For a 150 year old Elf Wizard with 1 craft rank in weaponsmith and 1 rank in alchemy, that is potentially a 100 years BEFORE the game starts to create mundane and magical items for use in the campaign.

A few weeks of crafting time is mechanically not that long, especially since is it BEFORE adventure day 1.

This is true, but in the scheme of adventurers the PCs starting gold (and modifying traits) represent the money the PC brought with himself.

The Elf Wizard blacksmith would have likely had a store, apprentices, and other colleagues. His money at the time of start would represent the money he took from saving his money between business costs, living costs, and so forth.
He is still crafting for the store he works at until he leaves.
He doesn't get things he crafted before mainly because of how long crafting takes. He is crafting items for sale, not items for him to take.

Look at adventuring as the abandonment of affluent society, or at the very least a steady job and life, and the embracing of a life on the road.

Let me put it this way, people who have an established life don't tend to just become adventurers. Things are somewhat abrupt most of the time.
Look at the back stories of the Iconic characters. The Wizard, Ezren, abandons his affluent life in Absalom to become an explorer. Even if he was a craftsman, this departure would have been relatively fast in the scheme of his life. The idea of becoming an adventurer would have never crossed his mind as he fought to prove his father's innocence.

Both Rich Parents and Chosen Child represent an organization giving a lavish down payment to an unproven person who is abandoning their society for the road.
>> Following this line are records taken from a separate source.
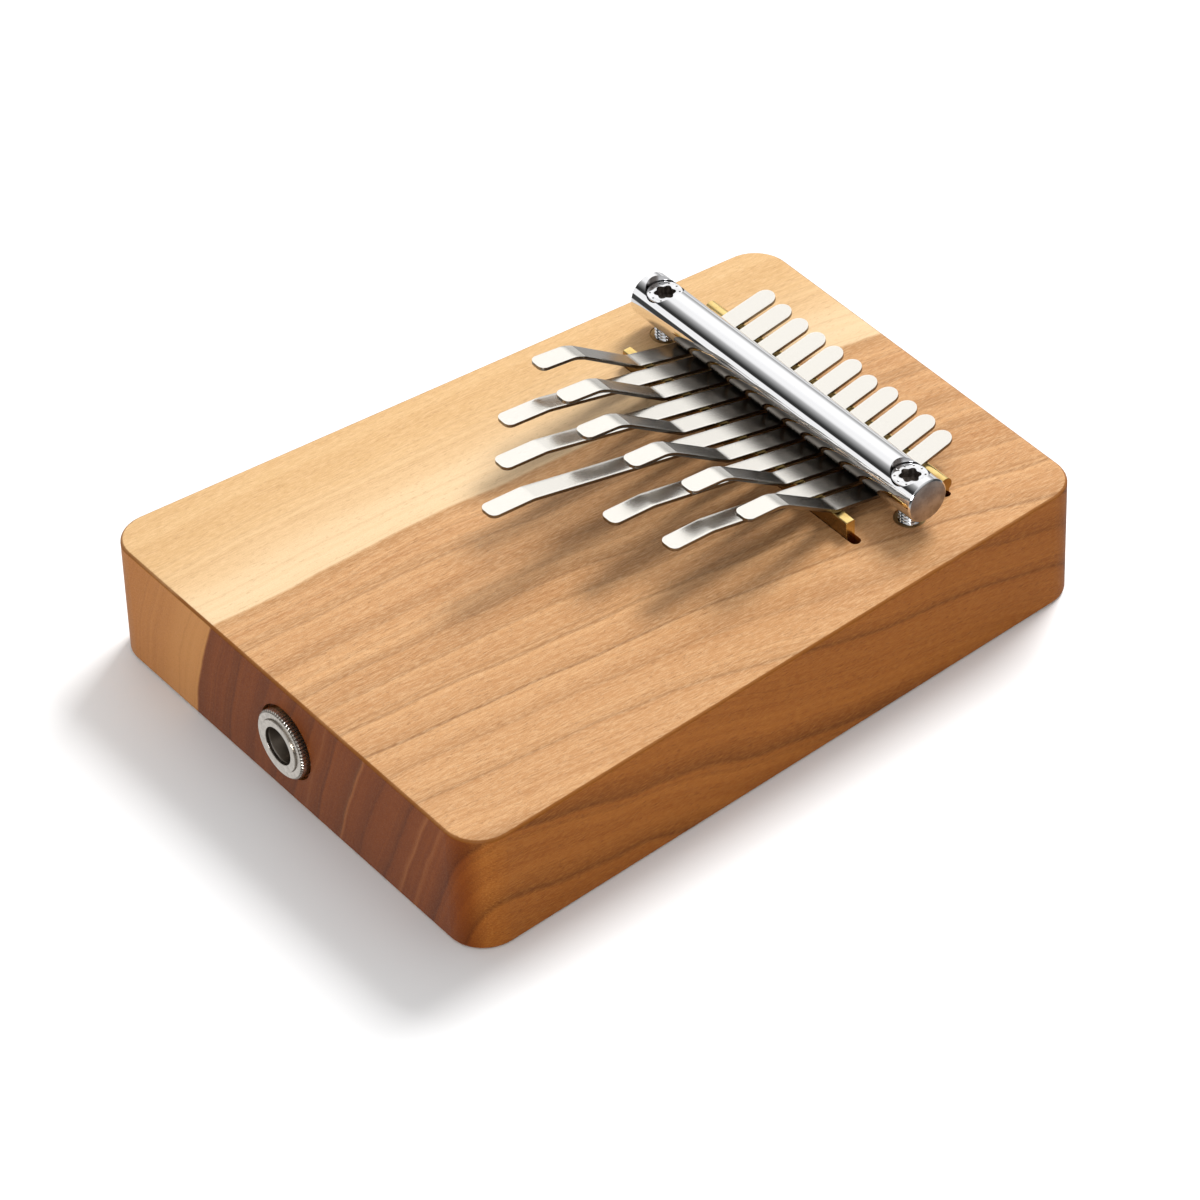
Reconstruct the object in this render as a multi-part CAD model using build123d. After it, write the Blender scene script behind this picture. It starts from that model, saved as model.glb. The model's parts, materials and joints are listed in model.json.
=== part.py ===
from build123d import *
import os
from math import cos, radians, sin, tan

# Eleven-tine board mbira (kalimba) with a built-in contact pickup.  Millimetres.
# Origin: centre of the flat base.  +Z up, -Y towards the player (jack end), +X to the right.

# ---------------------------------------------------------------- driving dimensions
# wooden board
BOARD_LENGTH = 170.0
BOARD_WIDTH_JACK_END = 130.0
BOARD_WIDTH_FAR_END = 108.0
BOARD_THICKNESS = 29.5
BOARD_CORNER_R = 8.5
BOARD_TOP_ROUND = 0.8
BOARD_BASE_ROUND = 0.5

# the whole metal group sits this far off the board's centre line
HARDWARE_X = -1.0

# tines
TINE_COUNT = 11
MIDDLE_TINE = 6
TINE_WIDTH = 4.86
TINE_THICKNESS = 0.8
TINE_PITCH = 6.29
TINE_FAN_DEG = 0.467
TINE_FRONT_RISE_DEG = 12.0
TINE_REAR_RISE_DEG = 11.7
TINE_BAR_BEND_R = 12.0
FRONT_CORNER_R = 1.7
FRONT_TIP_Y = [7.1, -6.8, 3.7, -17.5, -1.1, -31.1, 1.0, -10.0, 5.9, -4.9, 10.0]
REAR_TIP_Y = [70.2, 69.8, 69.5, 69.3, 69.2, 69.3, 68.5, 69.2, 69.3, 69.2, 68.6]

# low (even) tines: one shallow bend before a level playing pad
LOW_PAD_LENGTH = 10.8
LOW_PAD_RISE_DEG = 3.0
LOW_BEND_R = 8.0

# raised (odd) tines: a steep ramp, a crisp crease, a rounded shoulder and a pad
RAMP_RISE_DEG = 33.6
RAMP_RUN = 14.0
SHOULDER_RISE_DEG = 25.0
SHOULDER_LENGTH = 2.6
RAISED_PAD_RUN = 8.85
RAISED_PAD_RISE_DEG = 5.0
RAMP_FOOT_R = 4.0
CREASE_R = 1.2
SHOULDER_R = 6.0

# front bridge: flat brass bar standing on edge in a milled slot
BRIDGE_Y = 35.35
BRIDGE_THICKNESS = 2.3
BRIDGE_HALF_LENGTH = 38.1
BRIDGE_HEIGHT = 4.28
BRIDGE_CHAMFER = 0.2
BRIDGE_SLOT_DEPTH = 5.0
BRIDGE_SLOT_WIDTH = 2.5
BRIDGE_SLOT_HALF_LENGTH = 40.8

# rear bridge: round bead on a narrower web
REAR_BRIDGE_Y = 59.9
BEAD_R = 1.7
WEB_THICKNESS = 2.0
WEB_SLOT_WIDTH = 2.1
WEB_SLOT_DEPTH = 4.5
REAR_HALF_LENGTH = 39.9
WEB_SLOT_HALF_LENGTH = 41.0

# pressure bar, turned a little in plan: its left end sits nearer the player
BAR_Y = 48.7
BAR_TURN_DEG = 0.5
BAR_R = 5.2
BAR_HALF_LENGTH = 46.8
BAR_END_CHAMFER = 0.35

# screws that pull the bar down, and their inserts
SCREW_X = 41.0
SCREW_HEAD_R = 4.0
SCREW_HEAD_HEIGHT = 3.0
SCREW_HEAD_CHAMFER = 0.3
SCREW_HEAD_RECESS = 1.7
COUNTERBORE_R = 4.25
SCREW_SHANK_R = 2.5
SCREW_ROOT_R = 2.15
SCREW_PITCH = 0.8
SCREW_PLAIN_LENGTH = 1.4
SCREW_THREAD_TURNS = 29
SCREW_HOLE_R = 2.75
SOCKET_DEPTH = 2.2
SOCKET_CORE_R = 1.9
SOCKET_LOBE_PCR = 1.9
SOCKET_LOBE_R = 0.6
SOCKET_LOBES = 6
DIMPLE_COUNT = 10
DIMPLE_PCR = 3.25
DIMPLE_R = 0.22
DIMPLE_DEPTH = 0.25
INSERT_R = 3.5
INSERT_LENGTH = 12.0
INSERT_SUNK = 0.2
SCREW_PILOT_DEPTH = 17.5

# jack socket for a 6.35 mm plug
JACK_Z = BOARD_THICKNESS / 2
SPOTFACE_R = 8.75
SPOTFACE_DEPTH = 1.3
NUT_R = 8.0
NUT_THICKNESS = 3.0
NUT_KNURLS = 60
KNURL_R = 0.22
NUT_CHAMFER = 0.5
BUSH_R = 6.0
BUSH_PROUD = 0.4
PLUG_BORE_R = 3.25
MOUTH_R = 4.4
MOUTH_DEPTH = 1.15
JACK_FLANGE_R = 8.2
JACK_FLANGE_LENGTH = 2.0
JACK_BODY_R = 7.0
JACK_BODY_LENGTH = 7.0
WASHER_R = 8.6
WASHER_THICKNESS = 0.8
INSULATOR_LENGTH = 9.0
INSULATOR_BORE_R = 4.4
INSULATOR_WALL = 1.2
CONTACT_WIDTH = 2.4
CONTACT_THICKNESS = 0.3
CONTACT_BEND_R = 0.5
CONTACT_WINDOW = 3.4
LUG_THICKNESS = 0.5
LUG_WIDTH = 3.0
LUG_LENGTH = 5.0
LUG_HOLE_R = 0.6

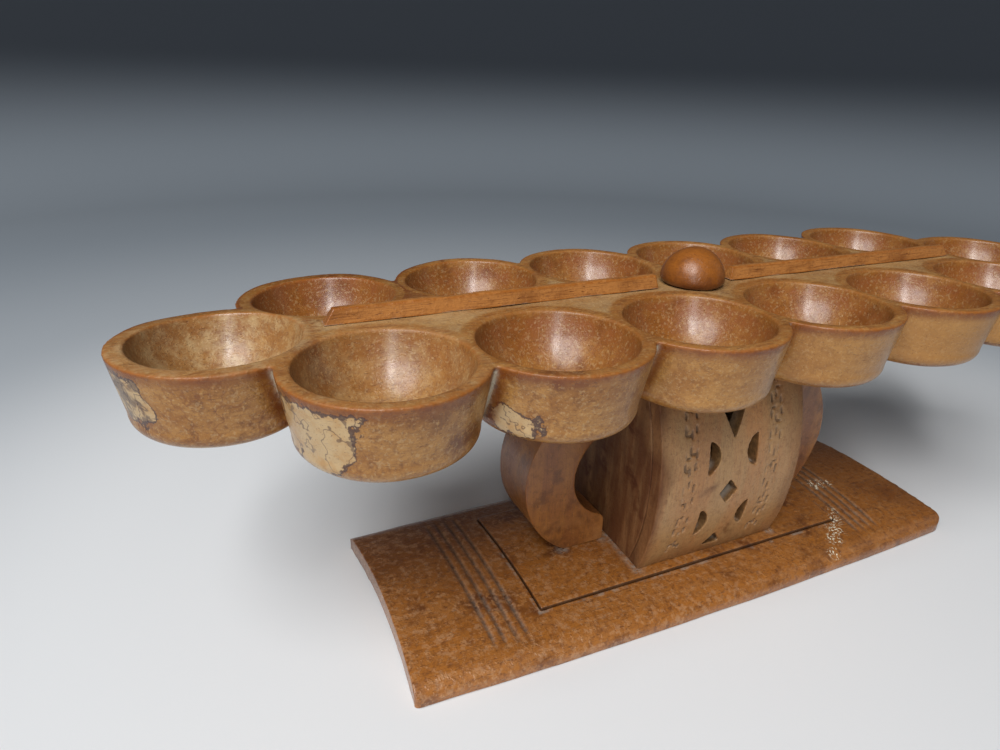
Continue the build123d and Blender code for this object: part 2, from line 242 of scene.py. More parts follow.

Brigand represent's the character robbing people.

However, that wizard is likely going to have a place to retire or return to between adventures.

Of course it is up to the DM. If the PCs, once united, are willing to sit around while the Elf makes gear for them then great.

To put this differently I tend to allow PCs to spend all their money making their own items if they please, just not gear for the other PCs before the game starts.